You can also read about the political side of the debate in the General Assembly in this story from the Memphis Commercial Appeal.

Still, Democrats think they’ve found a winner with this issue. It appeals directly to workers who always feel underpaid, even though very few people will directly benefit immediately from a minimum wage hike. After the bruising they took with the Tennessee Waltz scandal, where they were seen as willing pawns of business, it helps to strengthen their credibility with liberal voters.

The Democratic legislators think it costs them nothing, but they will learn better when the State employee’s union uses the new minimum wage base to argue for increases in their wages.

The minimum wage is the foot in the door to larger plans. The living wage is social engineering. It’s tinkering with things as they are to get the desired outcome as it should be. “Should be” of course, is defined by those seeking to inflict their ideas on the rest of us.

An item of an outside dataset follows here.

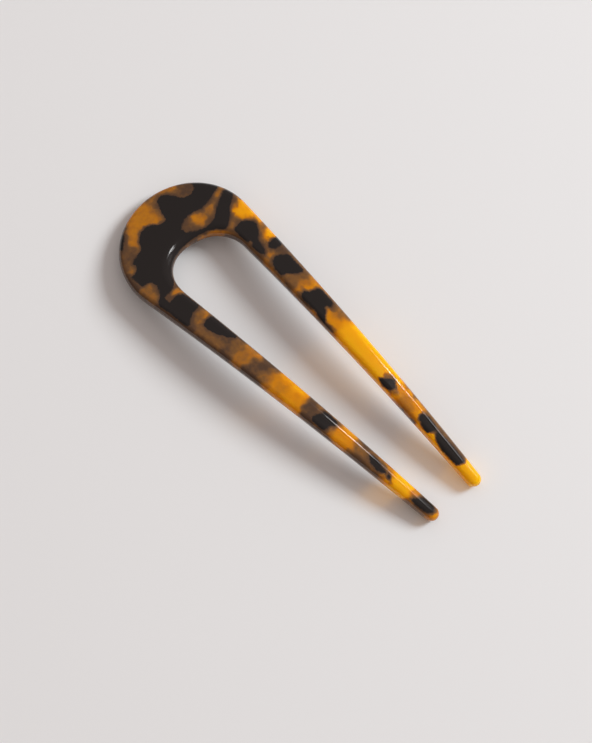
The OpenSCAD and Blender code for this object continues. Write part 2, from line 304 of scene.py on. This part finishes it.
# Ground under the patches: outlines painted over each other in this order. Tone runs from 0, clear
# yellow, over amber 1, orange-brown 2 and brown 3, to dark brown 4. Soft times GROUND_SOFTNESS is
# the width over which it fades in.
GROUND = [
    # tone, soft, outline
    # bow
    (3.5, 2.0, [(-3, -20), (24, -20), (24, 20), (-3, 20)]),
    (2.1, 0.7, [(-1.0, 3.0), (1.4, 7.4), (3.0, 8.7), (4.1, 8.2), (4.0, 7.2), (3.2, 6.5), (2.2, 5.4),
                (1.9, 4.4), (1.8, 3.0)]),
    (3.9, 0.6, [(4.6, 8.0), (6.4, 7.4), (7.8, 8.8), (7.8, 10.4), (6.0, 11.8), (4.2, 11.6),
                (4.0, 9.6)]),
    (2.9, 1.0, [(-1.0, 3.6), (2.4, 3.2), (4.4, 1.9), (8.0, 0.9), (8.4, 0.0), (6.0, -0.4),
                (-1.0, -0.6)]),
    (1.75, 1.0, [(-1.0, 0.6), (4.0, 0.4), (8.0, 0.1), (7.9, -1.2), (6.4, -2.4), (5.9, -4.0),
                 (5.9, -5.4), (6.8, -7.0), (8.6, -8.2), (9.0, -9.4), (7.4, -9.9), (5.6, -9.2),
                 (4.6, -7.9), (3.2, -7.2), (2.0, -6.5), (0.4, -5.4), (-1.0, -3.0)]),
    (3.6, 0.8, [(5.8, -9.5), (10.0, -8.8), (10.4, -12.4), (12.6, -12.8), (12.8, -14.6), (11.0, -15.0),
                (8.8, -13.6), (7.0, -11.9)]),
    (2.3, 0.8, [(10.6, -13.1), (12.4, -13.4), (12.5, -14.6), (11.2, -14.6)]),
    (4.0, 0.8, [(12.8, -15.0), (17.0, -15.0), (17.0, -18.0), (12.8, -18.0)]),
    (2.8, 0.9, [(17.3, -13.2), (18.6, -12.4), (20.2, -12.9), (21.6, -14.2), (22.2, -15.6),
                (21.6, -16.5), (17.0, -16.7), (16.8, -14.6)]),
    (2.5, 0.8, [(11.2, 17.2), (13.0, 17.2), (13.0, 15.2), (13.6, 14.0), (14.2, 12.4), (15.0, 11.0),
                (15.6, 9.6), (15.2, 8.2), (15.8, 7.0), (15.9, 5.6), (15.0, 4.5), (13.6, 4.3),
                (12.4, 4.6), (11.7, 5.6), (12.2, 7.2), (12.7, 8.6), (12.6, 10.5), (12.1, 12.4),
                (11.7, 14.2)]),
    (1.6, 0.8, [(12.2, 5.2), (13.6, 4.7), (15.0, 4.9), (15.8, 6.0), (15.4, 7.3), (14.2, 7.4),
                (12.8, 7.0)]),
    # wall of the opening
    (1.7, 0.5, [(16.9, -1.0), (17.3, 3.0), (18.4, 6.2), (20.6, 8.6), (24.4, 9.9), (29.0, 9.4),
                (28.8, 8.2), (24.6, 8.3), (21.6, 7.4), (19.6, 5.2), (18.6, 2.4), (18.2, -1.0)]),
    (1.6, 0.5, [(16.7, -0.6), (18.2, -0.6), (18.6, -3.4), (20.4, -6.6), (19.2, -7.2), (17.0, -3.8)]),
    # longer prong
    (3.2, 1.5, [(22.0, 7.0), (44.0, 6.0), (44.0, 16.0), (22.0, 18.0)]),
    (0.8, 0.8, [(16.8, 16.4), (19.0, 18.2), (26.0, 17.4), (25.8, 15.1), (24.0, 14.9), (22.8, 13.9),
                (21.8, 13.4), (20.8, 12.3), (19.8, 12.2), (18.9, 12.8), (18.0, 14.4), (17.3, 15.6)]),
    (0.0, 0.9, [(18.4, 15.2), (20.0, 15.6), (22.4, 15.4), (22.6, 14.6), (21.4, 13.7), (20.4, 12.9),
                (19.4, 13.2), (18.6, 14.2)]),
    (2.9, 0.7, [(19.8, 12.3), (21.2, 12.2), (21.6, 11.2), (21.6, 9.8), (20.8, 9.4), (20.0, 10.2),
                (19.6, 11.2)]),
    (2.9, 0.7, [(26.0, 17.4), (27.2, 17.2), (27.9, 14.6), (27.8, 13.2), (27.0, 13.6), (26.4, 14.4),
                (25.8, 15.2)]),
    (1.0, 0.7, [(27.4, 17.0), (31.3, 16.8), (31.0, 12.2), (29.4, 11.9), (28.4, 12.3), (27.8, 13.0),
                (27.8, 14.4)]),
    (0.0, 0.9, [(28.8, 14.9), (30.4, 15.0), (30.6, 13.8), (30.2, 13.0), (29.2, 13.4), (28.6, 14.2)]),
    (3.9, 0.7, [(32.4, 16.6), (35.6, 16.2), (35.8, 13.6), (34.8, 12.9), (33.6, 12.4), (32.2, 12.4)]),
    (2.1, 0.6, [(31.8, 11.9), (33.8, 11.6), (34.2, 10.2), (34.6, 9.4), (38.0, 8.6), (41.6, 8.3),
                (41.4, 7.6), (33.0, 8.2), (32.8, 9.0), (33.6, 9.8), (33.0, 10.3), (32.0, 10.8)]),
    (2.0, 0.8, [(43.0, 15.2), (46.6, 15.0), (46.9, 12.8), (46.2, 11.0), (45.2, 10.0), (45.0, 8.8),
                (45.6, 8.2), (44.0, 7.4), (42.9, 8.2), (42.6, 9.8), (43.0, 11.2), (43.4, 12.6)]),
    (1.0, 0.7, [(44.8, 12.6), (46.0, 13.4), (46.7, 12.9), (46.2, 11.2), (45.4, 10.6), (45.0, 9.2),
                (44.2, 8.9), (43.9, 10.2), (44.6, 11.0)]),
    (1.0, 1.2, [(52.4, 10.9), (54.0, 10.6), (56.2, 11.2), (57.4, 12.1), (59.4, 13.8), (60.0, 5.8),
                (57.0, 6.9), (56.2, 7.6), (54.4, 8.3), (53.0, 9.0), (52.4, 10.0)]),
    (2.8, 0.8, [(52.4, 14.4), (57.0, 13.9), (58.8, 12.6), (57.2, 11.8), (55.6, 11.0), (53.6, 10.8)]),
    (0.0, 1.2, [(59.4, 14.0), (75.4, 12.2), (76.6, 9.0), (77.8, 6.2), (77.6, 4.6), (59.0, 5.6),
                (58.2, 8.0), (57.0, 9.6), (57.4, 10.8), (58.2, 12.0)]),
    (1.0, 0.9, [(75.4, 12.0), (84.5, 11.0), (84.6, 4.2), (77.6, 4.6), (77.8, 6.2), (76.6, 9.0)]),
    (1.9, 0.8, [(78.4, 8.6), (80.0, 8.9), (81.6, 7.8), (82.6, 6.7), (84.2, 5.9), (84.0, 5.4),
                (78.8, 5.6), (78.6, 6.6)]),
    (2.8, 0.5, [(75.0, 12.0), (84.5, 11.0), (84.5, 9.4), (79.0, 10.0), (75.0, 10.7)]),
    (0.0, 0.7, [(84.0, 11.0), (106.0, 9.0), (106.0, 3.0), (84.6, 4.0), (85.0, 5.6), (84.0, 7.0)]),
    (3.4, 0.5, [(79.0, 5.5), (86.0, 5.2), (86.0, 4.2), (79.0, 4.4)]),
    (2.2, 0.6, [(89.0, 10.4), (92.4, 10.0), (92.0, 8.6), (89.4, 8.2)]),
    (3.0, 0.4, [(84.0, 10.6), (98.7, 9.4), (98.9, 7.2), (94.0, 7.6), (90.0, 7.9), (86.6, 8.5),
                (84.4, 8.9)]),
    # shorter prong
    (3.85, 1.2, [(22.0, -18.0), (44.6, -16.0), (44.6, -6.0), (25.2, -7.4), (24.0, -9.0), (22.0, -9.0)]),
    (2.1, 0.7, [(22.3, -9.2), (25.2, -8.9), (24.7, -10.0), (24.2, -11.4), (23.4, -11.9), (22.9, -11.2),
                (22.6, -10.0)]),
    (2.9, 0.8, [(30.4, -8.8), (33.6, -8.6), (33.6, -12.0), (33.0, -13.4), (32.0, -12.6), (31.0, -11.4),
                (30.6, -10.0)]),
    (2.2, 0.6, [(32.0, -8.8), (33.3, -8.8), (33.3, -10.5), (32.4, -10.3)]),
    (3.1, 0.9, [(33.4, -12.6), (36.0, -12.3), (38.4, -11.9), (41.4, -12.0), (41.4, -14.2),
                (33.4, -15.0)]),
    (3.0, 0.8, [(42.2, -9.0), (43.6, -8.4), (45.0, -8.2), (44.6, -11.0), (44.4, -13.4), (42.8, -12.4),
                (42.2, -11.0)]),
    (2.3, 0.8, [(45.2, -7.6), (48.4, -7.0), (48.0, -9.4), (47.3, -10.8), (47.5, -13.0), (48.0, -14.2),
                (45.8, -14.2), (44.6, -13.2), (44.3, -11.4), (44.6, -9.6)]),
    (3.0, 0.8, [(52.8, -6.6), (54.6, -6.6), (53.8, -9.4), (53.4, -11.0), (54.4, -14.0), (51.4, -14.0)]),
    (3.9, 0.8, [(49.6, -6.8), (53.4, -6.4), (53.0, -8.6), (52.4, -9.8), (51.8, -11.0), (52.0, -12.4),
                (53.4, -14.4), (48.2, -14.8), (47.5, -12.6), (47.8, -11.0), (48.6, -9.8),
                (49.4, -8.8)]),
    (1.0, 0.8, [(55.2, -6.0), (64.4, -5.8), (63.4, -8.4), (63.7, -9.6), (64.4, -11.2), (65.4, -13.6),
                (55.6, -14.4), (55.0, -11.0)]),
    (1.5, 0.9, [(56.2, -9.2), (58.2, -9.0), (58.8, -10.8), (57.8, -12.2), (56.0, -11.8)]),
    (0.5, 0.9, [(59.0, -7.2), (62.0, -7.0), (61.8, -8.8), (59.6, -8.8)]),
    (0.5, 0.9, [(60.0, -11.3), (62.4, -11.4), (62.8, -12.6), (60.2, -12.8)]),
    (3.9, 0.7, [(64.4, -5.8), (68.4, -5.6), (68.2, -8.0), (67.6, -9.4), (67.2, -10.4), (68.0, -11.0),
                (71.0, -11.0), (72.6, -10.8), (74.2, -11.6), (70.0, -12.4), (66.0, -12.0),
                (64.4, -11.2), (63.7, -9.6), (63.4, -8.4)]),
    (3.1, 0.6, [(64.6, -6.2), (67.8, -6.2), (67.6, -7.6), (65.0, -7.6)]),
    (1.0, 0.9, [(73.2, -5.0), (77.8, -4.8), (77.8, -11.2), (74.4, -11.4), (73.0, -10.6)]),
    (3.0, 0.9, [(78.4, -4.8), (82.0, -4.8), (85.0, -6.2), (88.0, -8.0), (86.4, -9.2), (85.6, -9.8),
                (79.0, -10.4)]),
    (3.8, 0.6, [(78.4, -5.2), (82.4, -5.0), (82.2, -6.6), (78.6, -6.7)]),
    (1.8, 0.6, [(85.2, -4.4), (88.4, -4.4), (88.2, -6.6), (86.2, -6.7)]),
    (1.2, 0.7, [(88.2, -4.4), (90.2, -4.4), (90.2, -10.6), (88.8, -10.6), (88.8, -7.0)]),
    (0.0, 0.8, [(89.8, -4.0), (95.6, -3.8), (95.6, -10.4), (89.8, -10.6)]),
    (1.6, 0.7, [(95.4, -3.6), (97.2, -3.6), (97.2, -7.0), (96.0, -8.0), (95.4, -9.6)]),
    (1.6, 0.6, [(101.2, -3.0), (106.0, -3.0), (106.0, -10.0), (101.2, -10.0)]),
    (1.0, 0.6, [(101.9, -6.2), (103.0, -6.2), (103.0, -7.6), (101.9, -7.6)]),
    (2.6, 0.6, [(95.8, -7.8), (98.0, -8.1), (101.4, -7.4), (101.8, -9.6), (95.8, -9.6)]),
]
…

Mike Hollihan is an award-winning blogger who writes at Half-Bakered and is currently campaigning to be The Commercial Appeal’s new Metro columnist.

1 comment so far

I’ll repeat my post here that I made at SmartCityMemphis and on Mike’s blog on this subject:

For all their emotional appeal, calls for a “living wage” confuse cause with effect. Raising the minimum wage is well intentioned, but it does nothing to alter the underlying factors that keep some workers from achieving a living wage. The fundamental question is: What is the best way to help unskilled workers?

The best answer lies not in arbitrarily hiking entry-level wages, but in authentically raising education across the board.

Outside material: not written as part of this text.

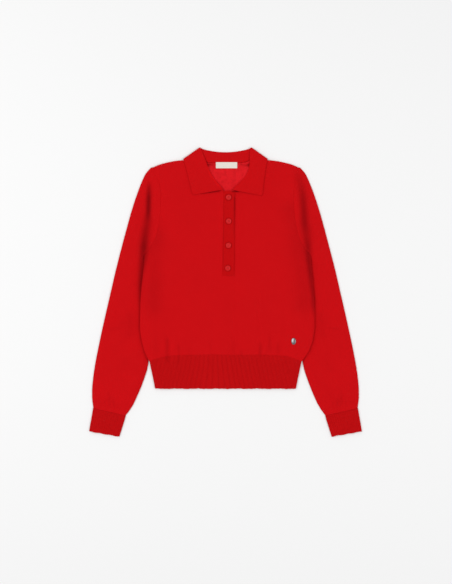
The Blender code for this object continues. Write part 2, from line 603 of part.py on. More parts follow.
def collar_station(seam, fold, edge, turn):
    """Points of the middle of the collar's wall across one station."""
    front_share = np.clip((FRONT_TURN - turn) / FRONT_TURN_OVER, 0, 1)
    outward = np.array([np.sign(fold[0]), OUTWARD_RISE]) / np.hypot(1, OUTWARD_RISE)
    to_seam, to_edge = seam - fold, edge - fold
    away = -(to_seam / np.linalg.norm(to_seam) + to_edge / np.linalg.norm(to_edge))
    away = away / np.linalg.norm(away)
    apex = fold - away * COLLAR_WALL / 2
    part = (COLLAR_WALL + GAP) * np.array([
        *(outward * np.sin(np.radians(turn))), np.cos(np.radians(turn))
    ])
    stand_front = front_bottom(*seam) + JERSEY / 2
    stand_z = COLLAR_LIFT + COLLAR_WALL / 2
    stand_z += (stand_front - stand_z) * front_share
    fall_back = COLLAR_WALL / 2
    at_fold = np.array([*(apex - away * COLLAR_ROLL), 0])

    def fall_height(x, y):
        lying = max(front_top(x, y) + COLLAR_WALL / 2 + LEAF_AIR, LEAF_HEIGHT)
        return fall_back + (lying - fall_back) * front_share

    fold_z = fall_height(*fold)
    stand_end = at_fold - part / 2
    stand_end[2] = stand_z
    fall_start = at_fold + part / 2
    fall_start[2] = fold_z
    points = [[*(seam + (stand_end[:2] - seam) * t), stand_z] for t in STAND_STEPS]
    points += [stand_end, [*apex, (stand_z + fold_z) / 2], fall_start]
    for t in FALL_STEPS:
        x, y = fall_start[:2] + (edge - fall_start[:2]) * t
        points.append([x, y, fall_height(x, y)])
    return np.array(points, float)


def make_collar(finish):
    """The strip's middle surface through its stations, thickened both ways."""
    rows = []
    for seam_x, seam_y, fold_x, fold_y, edge_x, edge_y, turn in COLLAR:
        seam, fold, edge = (seam_x, seam_y), (fold_x, fold_y), (edge_x, edge_y)
        rows.append(collar_station(*(np.array(p, float) for p in (seam, fold, edge)), turn))
    middle = np.array(rows)
    along = np.gradient(middle, axis=0)
    across = np.gradient(middle, axis=1)
    normal = np.cross(along, across)
    normal /= np.linalg.norm(normal, axis=-1, keepdims=True)
    half = normal * COLLAR_WALL / 2
    wall("collar", middle + half, middle - half, finish)


def make_plackets(finish):
    """The lower placket fills the slit, and the upper one turns out of it and lies over both."""
    y = BODY_ROWS["slit"][(BODY_ROWS["slit"] >= SLIT_FOOT - 0.1) & (BODY_ROWS["slit"] <= SLIT_TOP)]
    y = y[:, None].copy()
    left, right = neck_edge(LEFT, y), neck_edge(RIGHT, y)
    y[0] += GAP
    y[-1] = PLACKET_TOP
    lower = np.array([0.0, 0.5, 1.0])[None, :]
    lower_left = left + PLACKET_TURN + PLACKET_CLEAR
    x = lower_left + (right - GAP - lower_left) * lower
    bottom = front_bottom(x, y)
    wall("placket_under", grid(x, y, bottom + JERSEY), grid(x, y, bottom), finish)
    ends = np.array([0.0, 0.0, 0.0, 1.0, 1.0])[None, :]
    shift = (GAP, PLACKET_TURN / 2, PLACKET_TURN, -PLACKET_TURN, PLACKET_LAP)
    shift = np.array(shift)[None, :]
    rise = (JERSEY + GAP) * np.array([0.0, 0.7, 1.0, 1.0, 1.0])[None, :]
    x = left + (right - left) * ends + shift
    bottom = front_bottom(x, y) + rise
    wall("placket_over", grid(x, y, bottom + PLACKET_WALL), grid(x, y, bottom), finish)


def lay_on(made, spot, height, spread):
    """Place a small hard piece on the cloth, tilted as the cloth is.

    height gives the cloth's top at x and y, and spread is half the piece's width.
    """
    x, y = spot
    slope_x = (height(x + spread, y) - height(x - spread, y)) / (2 * spread)
    slope_y = (height(x, y + spread) - height(x, y - spread)) / (2 * spread)
    turn = np.linspace(0, 2 * np.pi, 13)
    a, b = spread * np.cos(turn), spread * np.sin(turn)
    a[-1] = b[-1] = 0
    z = np.max(height(x + a, y + b) - slope_x * a - slope_y * b) + HARD_GAP
    made.location = Vector((x, y, float(z))) * MM
    up = Vector((-float(slope_x), -float(slope_y), 1))
    made.rotation_mode = "QUATERNION"
    made.rotation_quaternion = Vector((0, 0, 1)).rotation_difference(up)


def turned(name, profile, finish):
    """A piece turned about Z from a profile of (radius, height), outer side top to bottom."""
    mesh = bpy.data.meshes.new(name)
    points = [(radius * MM, 0, height * MM) for radius, height in profile]
    mesh.from_pydata(points, [(i, i + 1) for i in range(len(points) - 1)], [])
    made = place(name, mesh, finish)
    spin = made.modifiers.new("turn", "SCREW")
    spin.steps = spin.render_steps = TURN_STEPS
    spin.use_merge_vertices = True
    spin.merge_threshold = 0.00001
    spin.use_smooth_shade = True
    return made


def make_buttons(finish):
    """Four sewn-through buttons with a raised rim and four holes."""
    profile = (
        (0, 1.3), (3.7, 1.3), (4.5, 2.1), (5.5, BUTTON_HEIGHT), (6.2, 1.5),
        (BUTTON_RADIUS, 0.9), (5.7, 0), (0, 0),
    )
    drill = bpy.data.meshes.new("button_holes")
    holes = bmesh.new()
    for a in (-HOLE_SPREAD, HOLE_SPREAD):
        for b in (-HOLE_SPREAD, HOLE_SPREAD):
            made = bmesh.ops.create_cone(
                holes, cap_ends=True, segments=6, radius1=HOLE_RADIUS * MM,
                radius2=HOLE_RADIUS * MM, depth=8 * MM,
            )
            bmesh.ops.translate(holes, verts=made["verts"], vec=Vector((a, b, 0)) * MM)
    holes.to_mesh(drill)
    holes.free()

    def height(x, y):
        return front_bottom(x, y) + JERSEY + GAP + PLACKET_WALL

    for number, spot in enumerate(BUTTONS, 1):
        button = turned(f"button_{number}", profile, finish)
        lay_on(button, spot, height, BUTTON_RADIUS * 0.8)
        cutter = bpy.data.objects.new(f"button_holes_{number}", drill)
        bpy.data.collections["cutters"].objects.link(cutter)
        cutter.parent = button
        cutter.display_type = "WIRE"
        cutter.hide_render = True
        cut = button.modifiers.new("holes", "BOOLEAN")
        cut.operation = "DIFFERENCE"
        cut.object = cutter


def make_stud(finish):
    """A small plain oval plate, domed, on the front near the hem."""
    dome = ((0, 1), (0.55, 0.9), (0.9, 0.55), (1, 0.125), (0.96, 0), (0, 0))
    profile = [(radius * STUD_HALF_WIDTH, height * STUD_HEIGHT) for radius, height in dome]
    stud = turned("metal_stud", profile, finish)
    stud.scale = (1, STUD_HALF_LENGTH / STUD_HALF_WIDTH, 1)
    lay_on(stud, STUD_SPOT, front_top, STUD_HALF_WIDTH)


def make_label(finish):
    """A blank neck label over the seam of the back and the collar's stand."""
    x = np.linspace(*LABEL_X, 5)[None, :]
    y = np.array(LABEL_Y)[:, None]
    on_back = COLLAR_LIFT + JERSEY + LABEL_GAP
    on_stand = COLLAR_LIFT + COLLAR_WALL + LABEL_GAP
    bottom = np.array([on_back, on_stand, on_stand])[:, None]
    wall("neck_label", grid(x, y, bottom + LABEL_WALL), grid(x, y, bottom), finish)


def main():
    for old in list(bpy.data.objects):
        bpy.data.objects.remove(old)
    for name in ("collared_sweater", "cutters"):
        bpy.context.scene.collection.children.link(bpy.data.collections.new(name))

    knit = material("red knit", (200, 15, 20), 0.9, sheen=0.3)
    rib = material("red rib knit", (185, 12, 14), 0.9, sheen=0.3)
    placket = material("red placket knit", (178, 9, 12), 0.9, sheen=0.2)
    button = material("red button plastic", (190, 30, 36), 0.35)
    tape = material("off-white label tape", (235, 235, 225), 0.8)
    metal = material("plain silver metal", (190, 190, 192), 0.3, metallic=1.0)

    make_front(knit)
    make_back(knit)
    for side in (LEFT, RIGHT):
        make_sleeve(side, knit)
        make_cuff(side, rib)
    make_waistband(rib)
    make_collar(rib)
    make_plackets(placket)
    make_buttons(button)
    make_label(tape)
    make_stud(metal)


main()
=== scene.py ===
# %% [markdown]
# # A knitted polo sweater, laid flat
#
# The sweater lies on its back, front up, and the camera looks straight down on it. The packed
# model is loaded first as a fixed frame: every panel, band and button is there at its real size
# and place. Each cell below then makes one piece as fine cloth over its plain solid.

# %% Load the frame
import json
from contextlib import contextmanager
from functools import cache, partial
from math import ceil, cos, exp, pi, radians, sin, tau

import bpy
import numpy as np
from mathutils import Matrix, Vector, noise
from mathutils.bvhtree import BVHTree

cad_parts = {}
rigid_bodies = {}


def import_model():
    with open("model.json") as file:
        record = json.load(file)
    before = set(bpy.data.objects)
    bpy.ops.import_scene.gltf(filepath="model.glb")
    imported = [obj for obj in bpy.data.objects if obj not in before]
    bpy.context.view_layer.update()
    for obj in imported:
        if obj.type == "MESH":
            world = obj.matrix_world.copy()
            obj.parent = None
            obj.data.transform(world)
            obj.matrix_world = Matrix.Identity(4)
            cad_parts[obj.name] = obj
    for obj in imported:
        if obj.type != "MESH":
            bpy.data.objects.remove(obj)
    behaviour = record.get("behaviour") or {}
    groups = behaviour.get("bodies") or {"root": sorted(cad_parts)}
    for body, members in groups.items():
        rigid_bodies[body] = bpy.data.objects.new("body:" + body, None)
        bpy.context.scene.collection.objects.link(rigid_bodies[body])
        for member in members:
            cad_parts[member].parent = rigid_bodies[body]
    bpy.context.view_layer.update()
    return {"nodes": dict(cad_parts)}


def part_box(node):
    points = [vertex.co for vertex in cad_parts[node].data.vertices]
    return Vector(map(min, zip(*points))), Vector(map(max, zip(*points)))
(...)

In most instances those who earn higher wages have done so thru education, training, effort, and hard work - opportunities which are available to everyone. For those who are under 40, the military provides both wages and training at the same time. The military also provides discipline and post-service education benefits … not to mention a little “fun, travel, and adventure”!

Increasing the minimum wage is not cost-free. Someone has to pay for it. Economic research indicates that those who pay the most are unskilled youth through fewer job opportunities … even Ciscel concedes that point, consumers pay thru higher prices, and taxpayers thru higher taxes or fewer services. So essentially, you’re robbing Peter to pay Paul especially since many, if not most, of those jobs paying low wages are local businesses struggling to survive. You MIGHT see an increase in spendable income in the area if the majority of those jobs come from large corporations rather than locally owned small businesses.

The best way to help unskilled workers in Memphis is to provide opportunities for education and retraining.

According to the Tennessee Center for Policy Research, Memphis sits in last place in a new ranking of business friendliness among the state’s 50 largest cities. Let’s not make it worse.

Raising the minimum wage makes for good political theatre. It may, temporarily … and only temporarily, make some workers feel better about themselves. But the best way to increase one’s paycheck is to gain the additional skills that command higher wages.